Pour les enfants, le chemin de l’école est un moment important

Aller à l’école avec ses ami·es représente un moment précieux faisant place à de nombreux apprentissages, mais aussi à la détente, disent les enfants qui s’expriment à ce sujet.

Les parents qui n’accompagnent pas leurs enfants à l’école s’inquiètent parfois de ce qui pourrait se passer en chemin. Les enfants voient les choses bien différemment: pour elles et eux, le chemin de l’école s’apparente à un moment d’autonomie, de socialisation et il contribue à leur bien-être. C’est en tout cas ce qui ressort d’une étude interdisciplinaire qui leur a, pour une fois, donné la parole. Les résultats de ce projet de recherche mené avec le soutien du Fonds national suisse (FNS) sont présentés dans un ouvrage international récemment paru (*).

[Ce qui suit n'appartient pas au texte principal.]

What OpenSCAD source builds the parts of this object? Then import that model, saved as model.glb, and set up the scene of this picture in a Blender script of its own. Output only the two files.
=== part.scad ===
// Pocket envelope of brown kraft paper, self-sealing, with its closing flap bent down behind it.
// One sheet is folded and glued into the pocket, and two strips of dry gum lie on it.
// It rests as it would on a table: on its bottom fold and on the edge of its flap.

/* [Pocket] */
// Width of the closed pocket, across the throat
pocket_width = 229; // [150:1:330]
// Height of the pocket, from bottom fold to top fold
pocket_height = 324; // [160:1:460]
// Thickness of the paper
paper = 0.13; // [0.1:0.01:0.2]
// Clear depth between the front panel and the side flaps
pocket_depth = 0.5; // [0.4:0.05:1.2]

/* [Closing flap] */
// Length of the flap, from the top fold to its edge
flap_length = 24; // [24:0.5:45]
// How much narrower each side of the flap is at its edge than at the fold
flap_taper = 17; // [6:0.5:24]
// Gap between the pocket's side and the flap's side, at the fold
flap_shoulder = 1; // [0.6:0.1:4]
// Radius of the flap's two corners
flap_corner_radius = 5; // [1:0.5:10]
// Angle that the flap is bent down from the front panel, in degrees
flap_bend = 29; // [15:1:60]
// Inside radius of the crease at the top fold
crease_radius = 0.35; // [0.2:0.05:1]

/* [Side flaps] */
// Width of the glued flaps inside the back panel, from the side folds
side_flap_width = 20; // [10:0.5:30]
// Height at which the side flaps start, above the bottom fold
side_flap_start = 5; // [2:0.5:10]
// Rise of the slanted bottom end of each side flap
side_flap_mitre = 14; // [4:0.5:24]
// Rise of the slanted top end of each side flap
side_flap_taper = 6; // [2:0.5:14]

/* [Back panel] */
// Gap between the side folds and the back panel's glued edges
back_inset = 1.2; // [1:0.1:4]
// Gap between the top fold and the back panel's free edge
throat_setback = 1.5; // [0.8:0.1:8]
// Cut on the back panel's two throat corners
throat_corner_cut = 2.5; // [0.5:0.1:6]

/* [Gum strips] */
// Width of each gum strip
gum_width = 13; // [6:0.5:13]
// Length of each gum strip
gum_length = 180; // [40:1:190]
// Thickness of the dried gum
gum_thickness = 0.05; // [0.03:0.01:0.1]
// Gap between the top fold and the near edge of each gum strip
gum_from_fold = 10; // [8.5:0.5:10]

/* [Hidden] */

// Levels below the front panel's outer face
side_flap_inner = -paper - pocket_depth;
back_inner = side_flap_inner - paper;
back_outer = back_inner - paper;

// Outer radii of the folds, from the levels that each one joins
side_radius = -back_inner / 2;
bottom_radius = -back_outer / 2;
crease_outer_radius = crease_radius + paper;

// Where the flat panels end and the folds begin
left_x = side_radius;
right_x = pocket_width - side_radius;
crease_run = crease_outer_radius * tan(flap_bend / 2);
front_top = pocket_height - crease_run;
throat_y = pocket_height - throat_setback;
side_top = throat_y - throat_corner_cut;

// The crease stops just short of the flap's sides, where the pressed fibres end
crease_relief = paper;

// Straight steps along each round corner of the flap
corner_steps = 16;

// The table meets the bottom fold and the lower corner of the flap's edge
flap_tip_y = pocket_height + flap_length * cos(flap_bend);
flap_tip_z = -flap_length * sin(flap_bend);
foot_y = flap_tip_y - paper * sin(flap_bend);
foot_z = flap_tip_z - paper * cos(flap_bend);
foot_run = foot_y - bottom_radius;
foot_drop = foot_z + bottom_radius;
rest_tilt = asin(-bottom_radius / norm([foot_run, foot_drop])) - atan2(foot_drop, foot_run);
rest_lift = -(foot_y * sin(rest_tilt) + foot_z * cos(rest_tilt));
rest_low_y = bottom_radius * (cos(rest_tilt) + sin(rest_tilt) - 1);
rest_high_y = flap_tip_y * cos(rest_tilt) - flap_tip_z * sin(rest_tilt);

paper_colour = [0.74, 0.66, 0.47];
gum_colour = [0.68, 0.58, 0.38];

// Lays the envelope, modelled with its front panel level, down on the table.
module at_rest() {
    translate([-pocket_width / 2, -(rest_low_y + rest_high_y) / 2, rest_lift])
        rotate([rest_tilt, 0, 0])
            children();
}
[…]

«Le chemin vers l’école n’est pas qu’une transition anodine entre un point A et un point B», analyse Zoe Moody, professeure à la Haute école pédagogique du Valais et chercheuse au Centre interfacultaire en droits de l’enfant de l’Université de Genève. Outre le fait qu’il est une occasion de pratiquer une activité physique en extérieur puisque certains enfants se rendent à pied, à vélo ou à trottinette à l’école, c’est également un espace de socialisation entre pairs, d’apprentissages informels et de créativité ainsi que d’interaction avec l’environnement. «Durant ce laps de temps, les enfants peuvent aussi bien gérer leurs conflits que se confier des secrets. Ils établissent entre eux des routines et se lancent des défis. Ils s’autonomisent en gérant leur itinéraire et leur rythme avec la seule contrainte d’arriver à l’heure. Ils s’autorisent même parfois à transgresser les règles, par exemple en passant par des propriétés privées. Ce faisant, ils apprennent à devenir des acteurs sociaux, de manière plus autonome même que dans une cour de récréation puisque, à la différence de cette dernière, il n’y a pas de supervision par un·e adulte», illustre la chercheuse.

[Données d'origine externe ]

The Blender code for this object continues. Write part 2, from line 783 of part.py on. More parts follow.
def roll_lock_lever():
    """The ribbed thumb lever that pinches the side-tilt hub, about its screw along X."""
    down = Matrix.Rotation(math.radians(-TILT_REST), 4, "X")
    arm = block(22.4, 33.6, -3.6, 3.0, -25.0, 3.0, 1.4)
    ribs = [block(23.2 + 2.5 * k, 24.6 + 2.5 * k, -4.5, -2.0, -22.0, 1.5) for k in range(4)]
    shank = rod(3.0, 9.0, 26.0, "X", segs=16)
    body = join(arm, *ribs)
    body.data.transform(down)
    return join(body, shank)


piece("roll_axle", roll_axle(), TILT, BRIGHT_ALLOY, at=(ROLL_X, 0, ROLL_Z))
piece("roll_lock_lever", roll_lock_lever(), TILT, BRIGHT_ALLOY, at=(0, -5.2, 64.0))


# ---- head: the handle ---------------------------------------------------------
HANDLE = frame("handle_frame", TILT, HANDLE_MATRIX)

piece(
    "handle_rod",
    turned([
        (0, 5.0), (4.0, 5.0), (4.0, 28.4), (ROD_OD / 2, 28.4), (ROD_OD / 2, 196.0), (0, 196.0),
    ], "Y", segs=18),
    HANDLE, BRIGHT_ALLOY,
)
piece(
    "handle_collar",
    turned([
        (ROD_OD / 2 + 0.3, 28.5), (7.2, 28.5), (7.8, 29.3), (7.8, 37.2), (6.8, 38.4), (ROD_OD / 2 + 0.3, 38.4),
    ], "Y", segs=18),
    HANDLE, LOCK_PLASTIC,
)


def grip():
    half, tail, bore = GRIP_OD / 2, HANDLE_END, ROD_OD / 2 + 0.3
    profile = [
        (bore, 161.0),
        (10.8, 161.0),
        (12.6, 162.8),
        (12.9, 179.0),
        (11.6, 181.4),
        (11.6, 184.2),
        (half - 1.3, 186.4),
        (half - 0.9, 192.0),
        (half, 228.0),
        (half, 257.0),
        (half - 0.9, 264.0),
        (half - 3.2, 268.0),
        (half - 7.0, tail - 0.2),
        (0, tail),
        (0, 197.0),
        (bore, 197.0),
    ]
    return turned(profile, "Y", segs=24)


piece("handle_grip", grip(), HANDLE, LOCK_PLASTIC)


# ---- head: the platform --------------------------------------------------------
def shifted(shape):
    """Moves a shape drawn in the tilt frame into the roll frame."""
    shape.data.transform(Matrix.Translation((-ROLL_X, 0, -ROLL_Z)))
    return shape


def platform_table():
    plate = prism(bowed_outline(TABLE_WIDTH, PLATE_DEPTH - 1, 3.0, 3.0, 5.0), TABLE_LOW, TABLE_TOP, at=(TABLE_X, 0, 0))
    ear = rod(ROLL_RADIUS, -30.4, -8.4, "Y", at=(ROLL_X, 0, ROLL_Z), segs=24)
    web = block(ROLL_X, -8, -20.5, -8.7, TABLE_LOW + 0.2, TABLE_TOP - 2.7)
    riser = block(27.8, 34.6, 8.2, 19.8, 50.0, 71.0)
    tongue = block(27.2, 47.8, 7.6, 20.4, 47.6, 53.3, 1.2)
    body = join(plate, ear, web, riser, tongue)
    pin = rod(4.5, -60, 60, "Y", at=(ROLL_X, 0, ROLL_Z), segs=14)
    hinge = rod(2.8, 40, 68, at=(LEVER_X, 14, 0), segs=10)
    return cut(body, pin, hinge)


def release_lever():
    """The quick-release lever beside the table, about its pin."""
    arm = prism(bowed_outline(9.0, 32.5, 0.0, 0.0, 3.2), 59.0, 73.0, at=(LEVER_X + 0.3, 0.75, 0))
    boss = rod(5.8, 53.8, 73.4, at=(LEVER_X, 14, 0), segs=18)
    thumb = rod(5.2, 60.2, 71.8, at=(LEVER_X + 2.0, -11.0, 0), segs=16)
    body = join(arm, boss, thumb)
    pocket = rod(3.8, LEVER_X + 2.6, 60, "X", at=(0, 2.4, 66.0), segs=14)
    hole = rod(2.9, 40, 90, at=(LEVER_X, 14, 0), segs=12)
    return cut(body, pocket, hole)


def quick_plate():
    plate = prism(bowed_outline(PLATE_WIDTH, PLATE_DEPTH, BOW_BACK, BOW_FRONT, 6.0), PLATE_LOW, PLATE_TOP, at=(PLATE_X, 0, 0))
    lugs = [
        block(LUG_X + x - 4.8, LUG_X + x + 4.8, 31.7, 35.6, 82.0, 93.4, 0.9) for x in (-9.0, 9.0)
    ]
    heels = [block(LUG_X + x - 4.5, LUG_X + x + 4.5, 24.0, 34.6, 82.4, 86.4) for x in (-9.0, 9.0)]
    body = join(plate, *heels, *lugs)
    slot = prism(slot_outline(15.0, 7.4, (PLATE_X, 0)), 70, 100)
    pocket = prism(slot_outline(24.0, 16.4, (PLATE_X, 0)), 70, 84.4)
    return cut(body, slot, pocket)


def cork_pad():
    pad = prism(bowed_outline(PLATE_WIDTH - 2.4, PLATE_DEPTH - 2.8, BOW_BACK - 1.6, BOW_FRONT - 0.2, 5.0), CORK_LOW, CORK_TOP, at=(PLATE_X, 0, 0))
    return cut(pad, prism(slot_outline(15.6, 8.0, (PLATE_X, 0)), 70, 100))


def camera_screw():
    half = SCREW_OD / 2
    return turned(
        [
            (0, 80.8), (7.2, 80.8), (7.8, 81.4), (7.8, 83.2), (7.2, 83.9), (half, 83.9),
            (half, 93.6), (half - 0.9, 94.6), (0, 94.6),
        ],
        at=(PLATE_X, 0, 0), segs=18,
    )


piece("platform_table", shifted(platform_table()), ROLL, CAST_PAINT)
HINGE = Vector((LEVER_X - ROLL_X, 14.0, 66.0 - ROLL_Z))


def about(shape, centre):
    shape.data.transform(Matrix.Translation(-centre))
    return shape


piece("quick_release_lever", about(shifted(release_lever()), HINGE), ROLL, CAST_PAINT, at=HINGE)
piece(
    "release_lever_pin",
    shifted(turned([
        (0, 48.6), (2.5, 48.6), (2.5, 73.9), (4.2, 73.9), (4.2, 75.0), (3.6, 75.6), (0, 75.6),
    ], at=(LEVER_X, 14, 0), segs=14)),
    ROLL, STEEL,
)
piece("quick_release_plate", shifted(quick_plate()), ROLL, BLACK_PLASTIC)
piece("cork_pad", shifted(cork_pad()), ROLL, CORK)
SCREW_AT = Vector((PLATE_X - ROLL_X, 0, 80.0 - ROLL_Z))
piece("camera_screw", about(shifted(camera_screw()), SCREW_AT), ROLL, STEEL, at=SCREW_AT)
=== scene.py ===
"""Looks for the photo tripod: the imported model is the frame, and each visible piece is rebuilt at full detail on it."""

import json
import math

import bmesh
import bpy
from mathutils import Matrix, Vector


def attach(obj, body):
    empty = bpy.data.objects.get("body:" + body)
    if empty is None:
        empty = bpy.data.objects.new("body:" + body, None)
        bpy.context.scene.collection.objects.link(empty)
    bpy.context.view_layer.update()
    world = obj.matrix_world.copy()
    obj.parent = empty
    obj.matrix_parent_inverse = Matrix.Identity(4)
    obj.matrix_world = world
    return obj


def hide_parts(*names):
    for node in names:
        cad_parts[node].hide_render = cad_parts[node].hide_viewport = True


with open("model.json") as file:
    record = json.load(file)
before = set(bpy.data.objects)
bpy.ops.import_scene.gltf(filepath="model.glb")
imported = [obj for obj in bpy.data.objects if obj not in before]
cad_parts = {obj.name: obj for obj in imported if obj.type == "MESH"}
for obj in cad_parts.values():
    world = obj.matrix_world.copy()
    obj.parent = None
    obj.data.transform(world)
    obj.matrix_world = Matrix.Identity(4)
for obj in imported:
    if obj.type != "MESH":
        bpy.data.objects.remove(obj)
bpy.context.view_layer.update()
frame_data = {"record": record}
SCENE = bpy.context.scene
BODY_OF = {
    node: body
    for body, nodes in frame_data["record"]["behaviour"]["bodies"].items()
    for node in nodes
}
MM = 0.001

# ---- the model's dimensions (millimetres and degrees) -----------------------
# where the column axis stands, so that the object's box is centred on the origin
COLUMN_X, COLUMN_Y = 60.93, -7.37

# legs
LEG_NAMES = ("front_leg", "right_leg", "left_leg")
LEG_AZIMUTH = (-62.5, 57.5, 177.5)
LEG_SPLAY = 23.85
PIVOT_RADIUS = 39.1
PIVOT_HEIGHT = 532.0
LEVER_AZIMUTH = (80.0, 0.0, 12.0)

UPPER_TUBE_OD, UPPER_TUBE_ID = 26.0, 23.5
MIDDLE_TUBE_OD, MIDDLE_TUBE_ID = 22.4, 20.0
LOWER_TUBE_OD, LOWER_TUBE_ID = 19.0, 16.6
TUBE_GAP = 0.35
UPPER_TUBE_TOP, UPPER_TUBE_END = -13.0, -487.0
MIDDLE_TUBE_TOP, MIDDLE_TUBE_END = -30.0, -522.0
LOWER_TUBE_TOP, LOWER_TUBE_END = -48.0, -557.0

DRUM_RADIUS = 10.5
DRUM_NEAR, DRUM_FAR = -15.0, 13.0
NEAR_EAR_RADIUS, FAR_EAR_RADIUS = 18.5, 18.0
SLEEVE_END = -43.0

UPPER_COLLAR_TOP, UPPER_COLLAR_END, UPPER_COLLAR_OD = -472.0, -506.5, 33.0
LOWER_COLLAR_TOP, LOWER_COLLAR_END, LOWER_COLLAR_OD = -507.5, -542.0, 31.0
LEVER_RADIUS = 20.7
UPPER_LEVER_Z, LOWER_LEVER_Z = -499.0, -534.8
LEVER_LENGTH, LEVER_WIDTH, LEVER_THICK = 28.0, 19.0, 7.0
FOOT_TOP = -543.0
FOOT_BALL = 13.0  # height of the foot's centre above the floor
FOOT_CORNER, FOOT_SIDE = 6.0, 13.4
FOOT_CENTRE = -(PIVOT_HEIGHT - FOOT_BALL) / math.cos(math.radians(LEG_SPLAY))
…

Un des derniers espaces de liberté

Quand cela est possible, il peut donc être très favorable de donner aux enfants la possibilité de faire ce trajet par eux·elles-mêmes; voire de leur laisser une certaine marge de manœuvre pour prendre un peu leur temps en route. «Il s’agit sans doute d’un de leurs derniers espaces de liberté», plaide la scientifique. Un espace où ils et elles ne sont plus tout à fait enfants, pas encore élèves – et vice versa.

La chercheuse compare d’ailleurs la liberté que les enfants trouvent sur le chemin de l’école au moment que les adultes s’octroient parfois dans un café après le travail, avant de rentrer à la maison. «C’est le concept du tiers-lieu développé en 1989 par le sociologue Ray Oldenburg», explique Zoe Moody. Un environnement dans lequel on se sent bien, où l’on décompresse et où l’on côtoie d’autres personnes. Les bars, les bibliothèques, les salles de sport ou encore les parcs remplissent également cette fonction.

La parole aux enfants

L’étude a été menée auprès de 71 enfants âgé·es de 8 à 12 ans se rendant à l’école sans l’accompagnement d’un·e adulte. Ces enfants vivent dans des régions urbaines, périurbaines, rurales et de montagne des cantons des Grisons, du Tessin et du Valais, ce qui a permis aux scientifiques d’analyser des contextes variés et donc des expériences différentes du chemin de l’école.

Les scientifiques ont eu recours à plusieurs méthodes participatives. D’abord des entretiens avec la direction des écoles et un questionnaire adressé aux parents des enfants afin de décrire et comprendre le contexte de chaque étude de cas. Ensuite, les scientifiques ont demandé aux enfants de dessiner leur trajet puis ils et elles les ont accompagné·es tout en les interrogeant pour comprendre les expériences qu’ils et elles vivaient en route. Enfin, il a été proposé aux enfants de classer des images variées de chemins afin de saisir quels éléments ces dernier·ères associaient le plus au bien-être.

Et c’est justement la spécificité de cette étude: donner la parole aux enfants qui vivent le chemin d’école. «Jusqu’alors, on connaissait principalement le chemin de l’école à travers le prisme des adultes ou encore les études en lien avec la sécurité routière», indique Zoe Moody.

Soutien à la recherche dans toutes les disciplines

Ce travail a bénéficié de l’instrument «Encouragement de projets» du FNS. Après une procédure de sélection, il permet aux scientifiques de réaliser des projets de recherche sous leur propre responsabilité sur des thèmes et des objectifs de recherche de leur choix.